Friday, March 20, 2009

Creating Genius, Part I

In March of 1986, Richard Hamming gave a colloquium seminar talk to Bell Labs scientists. You can find the text of the talk, which was entitled "You and Your Research" here. I think it holds valuable insights for anyone seeking answers. That's all of us, right?

Hamming is famous for his results in communications (e.g. Hamming Codes), and he had the opportunity to work with and observe some of the greatest scientists of the 20th century. He relates that working at Los Alamos with the likes of Richard Feynman made him envious. In his words, "I saw quite a few very capable people. I became very interested in the difference between those who do and those who might have done."

This is a question that's in the air, of course. The recent book Outlier by Malcolm Gladwell takes up a similar question, and I've blogged about the topic in the past. Hamming's remarks have special weight because he did first-class work himself.

There are several themes that Hamming employs. On confidence and courage:
Our society frowns on people who set out to do really good work. You're not supposed to; luck is supposed to descend on you and you do great things by chance. Well, that's a kind of dumb thing to say. I say, why shouldn't you set out to do something significant. You don't have to tell other people, but shouldn't you say to yourself, "Yes, I would like to do something significant.''
It's not really about luck, because people who do good work often go on to do more good work. Think of Feyman or Einstein or Darwin or Newton... I'm focusing on scientists because that's what Hamming is directly addressing, but you can create your own list in other fields of endeavor.

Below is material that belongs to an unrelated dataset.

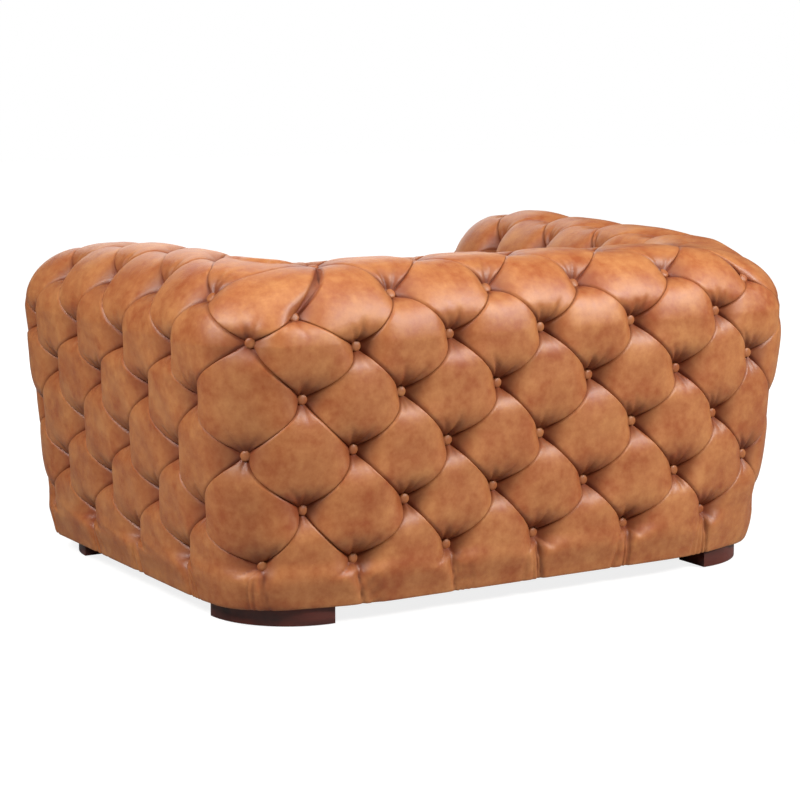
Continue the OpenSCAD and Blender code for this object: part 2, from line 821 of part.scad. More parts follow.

His second point is interesting because it speaks to the whole idea of assessing learning outcomes, if obliquely. Hamming says there are different ways of measuring brains. As an example, he talks about an employee:
I met him when I was working on a problem with John Pierce's group and I didn't think [the employee] had much. I asked my friends who had been with him at school, "Was he like that in graduate school?'' "Yes,'' they replied. Well I would have fired the fellow, but J. R. Pierce was smart and kept him on. Clogston finally did the Clogston cable. After that there was a steady stream of good ideas. One success brought him confidence and courage.
The ability to do good work is more than the cognitive skills we typically try to measure, in other words. We probably ignore a lot of what's important when we focus on narrow learning outcomes, rather than considering a more holistic approach.

Other factors that Hamming cites as important are age, and working conditions--bad ones are good because they spark innovation! Embedded in this rich piece is a theory of learning as an exponential process:
"Knowledge and productivity are like compound interest.'' Given two people of approximately the same ability and one person who works ten percent more than the other, the latter will more than twice outproduce the former. The more you know, the more you learn; the more you learn, the more you can do; the more you can do, the more the opportunity - it is very much like compound interest. I don't want to give you a rate, but it is a very high rate. Given two people with exactly the same ability, the one person who manages day in and day out to get in one more hour of thinking will be tremendously more productive over a lifetime.
This is very similar to the conclusions that others have come to (see Gladwell's book, or my previous blog posts citing other studies). But effort and drive are not enough--it's key that they must be directed. A darker side of all this is that other things have to be neglected in order to accomplish it.

Tolerating ambiguity and looking out for evidence that contradicts your current understanding is another recommendation from Hamming. He quotes Darwin on the topic, saying that "Darwin writes in his autobiography that he found it necessary to write down every piece of evidence which appeared to contradict his beliefs because otherwise they would disappear from his mind." Stephen Jay Gould used this idea as a foil in his books, often referring to the "exception that proves the rule."